◆ **DATA ROWS**:

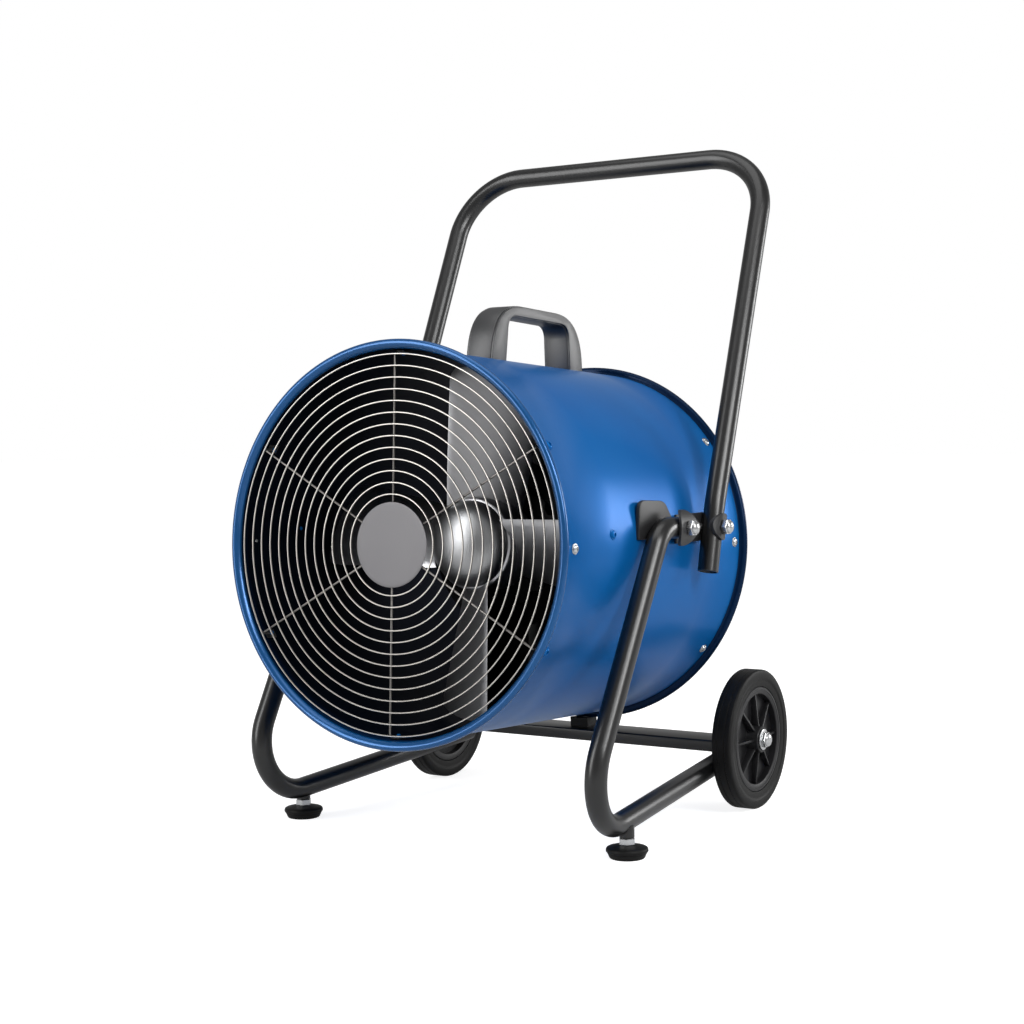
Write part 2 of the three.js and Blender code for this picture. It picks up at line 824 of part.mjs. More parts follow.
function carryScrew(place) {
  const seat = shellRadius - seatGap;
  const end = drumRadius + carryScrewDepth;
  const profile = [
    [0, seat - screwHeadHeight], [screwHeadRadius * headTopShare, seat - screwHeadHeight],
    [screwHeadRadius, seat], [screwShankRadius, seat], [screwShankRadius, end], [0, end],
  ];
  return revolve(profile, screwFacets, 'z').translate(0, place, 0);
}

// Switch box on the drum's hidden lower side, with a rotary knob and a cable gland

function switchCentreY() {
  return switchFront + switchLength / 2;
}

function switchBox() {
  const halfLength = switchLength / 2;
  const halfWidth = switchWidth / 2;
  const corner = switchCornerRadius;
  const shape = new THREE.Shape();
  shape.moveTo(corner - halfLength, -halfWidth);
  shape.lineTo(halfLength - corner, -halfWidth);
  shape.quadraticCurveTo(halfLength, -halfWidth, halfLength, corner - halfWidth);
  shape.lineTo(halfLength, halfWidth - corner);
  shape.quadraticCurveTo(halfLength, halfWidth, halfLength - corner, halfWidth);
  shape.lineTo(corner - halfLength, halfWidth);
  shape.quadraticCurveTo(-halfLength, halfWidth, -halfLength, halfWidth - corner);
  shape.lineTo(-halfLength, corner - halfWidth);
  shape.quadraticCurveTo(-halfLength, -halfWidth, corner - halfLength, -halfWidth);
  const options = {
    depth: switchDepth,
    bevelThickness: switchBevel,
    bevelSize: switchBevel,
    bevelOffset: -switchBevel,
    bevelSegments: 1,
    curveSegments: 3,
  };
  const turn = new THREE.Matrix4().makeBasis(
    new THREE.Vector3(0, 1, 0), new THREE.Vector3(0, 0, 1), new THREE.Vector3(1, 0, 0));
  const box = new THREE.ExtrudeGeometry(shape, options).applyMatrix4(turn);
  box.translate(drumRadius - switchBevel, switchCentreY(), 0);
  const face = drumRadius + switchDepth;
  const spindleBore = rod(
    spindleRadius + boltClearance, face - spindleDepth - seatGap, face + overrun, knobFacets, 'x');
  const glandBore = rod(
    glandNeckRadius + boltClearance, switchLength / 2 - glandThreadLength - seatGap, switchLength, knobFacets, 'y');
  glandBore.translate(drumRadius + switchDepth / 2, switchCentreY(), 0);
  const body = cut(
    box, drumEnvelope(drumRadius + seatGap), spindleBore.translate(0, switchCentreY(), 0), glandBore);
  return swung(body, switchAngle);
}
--
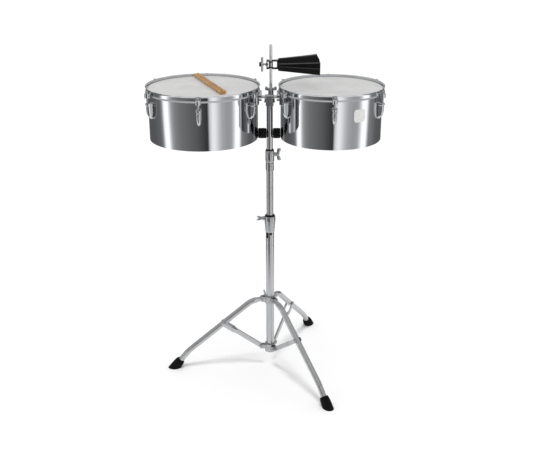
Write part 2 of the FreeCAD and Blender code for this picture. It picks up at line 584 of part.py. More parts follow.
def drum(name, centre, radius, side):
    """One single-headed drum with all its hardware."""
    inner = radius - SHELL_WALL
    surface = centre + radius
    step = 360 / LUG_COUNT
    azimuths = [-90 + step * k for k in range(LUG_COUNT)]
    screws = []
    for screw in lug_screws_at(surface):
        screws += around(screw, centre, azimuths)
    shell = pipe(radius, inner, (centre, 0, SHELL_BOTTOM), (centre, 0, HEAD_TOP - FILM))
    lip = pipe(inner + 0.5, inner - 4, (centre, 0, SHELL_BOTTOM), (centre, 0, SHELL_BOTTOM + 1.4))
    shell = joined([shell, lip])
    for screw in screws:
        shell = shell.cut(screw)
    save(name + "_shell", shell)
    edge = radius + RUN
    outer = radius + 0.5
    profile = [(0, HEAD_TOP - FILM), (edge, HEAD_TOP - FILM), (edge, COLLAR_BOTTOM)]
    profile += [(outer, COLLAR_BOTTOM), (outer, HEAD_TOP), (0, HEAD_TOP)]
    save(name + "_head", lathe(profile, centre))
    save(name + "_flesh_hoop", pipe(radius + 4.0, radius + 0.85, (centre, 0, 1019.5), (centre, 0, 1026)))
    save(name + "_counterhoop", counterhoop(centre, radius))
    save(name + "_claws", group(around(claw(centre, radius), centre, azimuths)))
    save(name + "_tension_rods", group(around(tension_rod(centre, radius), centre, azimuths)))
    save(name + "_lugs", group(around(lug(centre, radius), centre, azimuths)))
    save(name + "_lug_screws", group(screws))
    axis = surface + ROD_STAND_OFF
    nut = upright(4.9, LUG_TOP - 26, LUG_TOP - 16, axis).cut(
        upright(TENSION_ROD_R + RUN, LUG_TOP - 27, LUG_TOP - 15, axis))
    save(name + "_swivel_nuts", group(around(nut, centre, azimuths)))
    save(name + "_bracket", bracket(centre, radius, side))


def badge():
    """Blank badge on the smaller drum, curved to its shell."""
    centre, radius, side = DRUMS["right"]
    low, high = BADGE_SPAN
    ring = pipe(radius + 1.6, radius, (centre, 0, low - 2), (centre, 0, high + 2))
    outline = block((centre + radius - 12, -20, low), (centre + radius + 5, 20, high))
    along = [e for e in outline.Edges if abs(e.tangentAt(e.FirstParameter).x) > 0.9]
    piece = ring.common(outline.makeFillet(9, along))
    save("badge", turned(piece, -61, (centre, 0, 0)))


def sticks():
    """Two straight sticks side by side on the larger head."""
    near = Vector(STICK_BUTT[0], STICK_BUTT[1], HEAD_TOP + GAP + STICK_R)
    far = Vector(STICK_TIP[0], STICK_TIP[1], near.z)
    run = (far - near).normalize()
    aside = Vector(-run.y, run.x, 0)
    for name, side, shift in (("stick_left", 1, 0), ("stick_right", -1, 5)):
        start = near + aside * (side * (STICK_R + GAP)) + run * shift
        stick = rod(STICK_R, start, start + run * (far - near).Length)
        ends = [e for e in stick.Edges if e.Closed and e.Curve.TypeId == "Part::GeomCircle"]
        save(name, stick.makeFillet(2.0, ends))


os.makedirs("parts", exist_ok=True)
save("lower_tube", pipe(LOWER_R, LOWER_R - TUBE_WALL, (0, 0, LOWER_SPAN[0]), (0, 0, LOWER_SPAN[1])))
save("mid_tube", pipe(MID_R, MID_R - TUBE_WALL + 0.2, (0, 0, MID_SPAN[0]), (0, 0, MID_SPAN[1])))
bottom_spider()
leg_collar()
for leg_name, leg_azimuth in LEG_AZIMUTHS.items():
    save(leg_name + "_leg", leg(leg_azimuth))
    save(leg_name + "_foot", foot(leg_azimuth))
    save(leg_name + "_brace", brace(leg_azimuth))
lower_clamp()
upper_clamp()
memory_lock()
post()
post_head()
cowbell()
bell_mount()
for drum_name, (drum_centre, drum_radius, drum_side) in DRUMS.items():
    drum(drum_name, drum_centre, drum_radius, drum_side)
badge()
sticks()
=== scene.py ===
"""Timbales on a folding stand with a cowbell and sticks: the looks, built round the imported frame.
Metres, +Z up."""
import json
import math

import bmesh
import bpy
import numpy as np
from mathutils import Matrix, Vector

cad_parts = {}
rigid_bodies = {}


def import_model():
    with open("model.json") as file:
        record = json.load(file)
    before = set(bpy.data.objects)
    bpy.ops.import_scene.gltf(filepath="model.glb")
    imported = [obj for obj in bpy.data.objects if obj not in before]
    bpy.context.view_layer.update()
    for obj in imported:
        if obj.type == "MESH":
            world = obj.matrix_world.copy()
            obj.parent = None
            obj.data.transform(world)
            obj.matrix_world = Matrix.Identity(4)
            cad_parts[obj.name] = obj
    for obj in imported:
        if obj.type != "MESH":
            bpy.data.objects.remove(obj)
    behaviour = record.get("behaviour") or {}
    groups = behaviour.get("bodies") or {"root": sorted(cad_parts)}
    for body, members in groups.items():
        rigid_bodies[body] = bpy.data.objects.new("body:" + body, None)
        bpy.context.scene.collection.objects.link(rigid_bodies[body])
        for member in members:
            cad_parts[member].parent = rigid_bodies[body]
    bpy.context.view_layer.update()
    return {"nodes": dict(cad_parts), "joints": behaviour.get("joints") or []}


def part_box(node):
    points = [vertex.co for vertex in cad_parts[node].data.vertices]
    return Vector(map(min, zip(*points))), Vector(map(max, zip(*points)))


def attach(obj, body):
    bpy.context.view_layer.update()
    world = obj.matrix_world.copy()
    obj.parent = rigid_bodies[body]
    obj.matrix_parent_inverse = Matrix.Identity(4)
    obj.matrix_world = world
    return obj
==
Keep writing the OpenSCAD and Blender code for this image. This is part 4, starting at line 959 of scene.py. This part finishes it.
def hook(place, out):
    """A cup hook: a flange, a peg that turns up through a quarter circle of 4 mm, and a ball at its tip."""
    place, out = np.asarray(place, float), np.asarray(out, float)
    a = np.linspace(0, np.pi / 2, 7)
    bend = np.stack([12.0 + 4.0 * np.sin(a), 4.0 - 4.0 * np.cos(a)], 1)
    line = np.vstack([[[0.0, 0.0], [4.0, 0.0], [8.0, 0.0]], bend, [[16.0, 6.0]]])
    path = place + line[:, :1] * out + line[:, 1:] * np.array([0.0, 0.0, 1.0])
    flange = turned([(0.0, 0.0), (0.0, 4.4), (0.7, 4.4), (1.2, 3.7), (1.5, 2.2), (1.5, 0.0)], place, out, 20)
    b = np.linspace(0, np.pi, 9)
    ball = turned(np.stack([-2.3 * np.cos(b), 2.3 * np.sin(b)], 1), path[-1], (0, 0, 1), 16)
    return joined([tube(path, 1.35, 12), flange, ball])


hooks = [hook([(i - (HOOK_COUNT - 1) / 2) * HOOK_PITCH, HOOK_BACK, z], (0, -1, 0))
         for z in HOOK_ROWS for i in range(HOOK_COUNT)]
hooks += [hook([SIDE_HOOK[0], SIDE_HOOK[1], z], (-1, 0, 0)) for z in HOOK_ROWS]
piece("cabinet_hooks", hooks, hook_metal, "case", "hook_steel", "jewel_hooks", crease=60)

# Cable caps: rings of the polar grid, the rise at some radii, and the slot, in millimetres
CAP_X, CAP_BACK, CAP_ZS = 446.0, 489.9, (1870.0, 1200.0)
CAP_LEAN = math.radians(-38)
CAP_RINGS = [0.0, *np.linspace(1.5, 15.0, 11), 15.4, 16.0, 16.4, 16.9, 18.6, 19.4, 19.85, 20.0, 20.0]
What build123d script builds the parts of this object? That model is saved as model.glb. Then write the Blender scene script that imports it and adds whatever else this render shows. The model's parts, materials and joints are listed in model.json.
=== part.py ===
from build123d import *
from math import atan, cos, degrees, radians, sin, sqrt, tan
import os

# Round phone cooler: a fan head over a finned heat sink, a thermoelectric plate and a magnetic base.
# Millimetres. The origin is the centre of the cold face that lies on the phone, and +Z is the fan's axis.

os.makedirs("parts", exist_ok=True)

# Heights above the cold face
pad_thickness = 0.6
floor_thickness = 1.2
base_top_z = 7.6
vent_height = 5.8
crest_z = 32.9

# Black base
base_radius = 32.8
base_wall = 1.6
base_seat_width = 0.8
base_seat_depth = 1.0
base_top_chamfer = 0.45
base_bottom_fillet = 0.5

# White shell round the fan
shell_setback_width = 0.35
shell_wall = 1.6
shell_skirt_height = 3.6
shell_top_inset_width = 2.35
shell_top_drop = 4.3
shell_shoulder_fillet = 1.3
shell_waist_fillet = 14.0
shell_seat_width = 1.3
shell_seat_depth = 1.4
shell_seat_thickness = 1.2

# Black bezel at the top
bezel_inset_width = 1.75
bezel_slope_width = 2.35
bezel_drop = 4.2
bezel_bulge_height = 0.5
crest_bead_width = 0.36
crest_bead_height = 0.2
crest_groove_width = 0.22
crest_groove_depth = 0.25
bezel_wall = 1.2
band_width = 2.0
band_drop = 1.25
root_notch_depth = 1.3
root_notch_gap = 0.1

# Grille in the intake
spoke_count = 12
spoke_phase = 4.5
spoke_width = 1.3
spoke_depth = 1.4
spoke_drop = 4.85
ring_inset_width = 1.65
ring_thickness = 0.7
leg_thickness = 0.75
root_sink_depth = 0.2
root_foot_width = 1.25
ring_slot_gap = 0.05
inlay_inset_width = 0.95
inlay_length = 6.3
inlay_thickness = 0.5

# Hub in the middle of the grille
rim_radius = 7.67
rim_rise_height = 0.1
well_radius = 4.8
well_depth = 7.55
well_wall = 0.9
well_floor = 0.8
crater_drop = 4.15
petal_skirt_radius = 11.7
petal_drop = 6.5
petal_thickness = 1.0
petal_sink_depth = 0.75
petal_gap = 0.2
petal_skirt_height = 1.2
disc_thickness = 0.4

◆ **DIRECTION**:
From the records above, extract exactly and only the lines that begin at the line with "bottom_spider()" and stop after the line with "record = json.load(file)".

◆ **CORRECT ANSWER**:
bottom_spider()
leg_collar()
for leg_name, leg_azimuth in LEG_AZIMUTHS.items():
    save(leg_name + "_leg", leg(leg_azimuth))
    save(leg_name + "_foot", foot(leg_azimuth))
    save(leg_name + "_brace", brace(leg_azimuth))
lower_clamp()
upper_clamp()
memory_lock()
post()
post_head()
cowbell()
bell_mount()
for drum_name, (drum_centre, drum_radius, drum_side) in DRUMS.items():
    drum(drum_name, drum_centre, drum_radius, drum_side)
badge()
sticks()
=== scene.py ===
"""Timbales on a folding stand with a cowbell and sticks: the looks, built round the imported frame.
Metres, +Z up."""
import json
import math

import bmesh
import bpy
import numpy as np
from mathutils import Matrix, Vector

cad_parts = {}
rigid_bodies = {}


def import_model():
    with open("model.json") as file:
        record = json.load(file)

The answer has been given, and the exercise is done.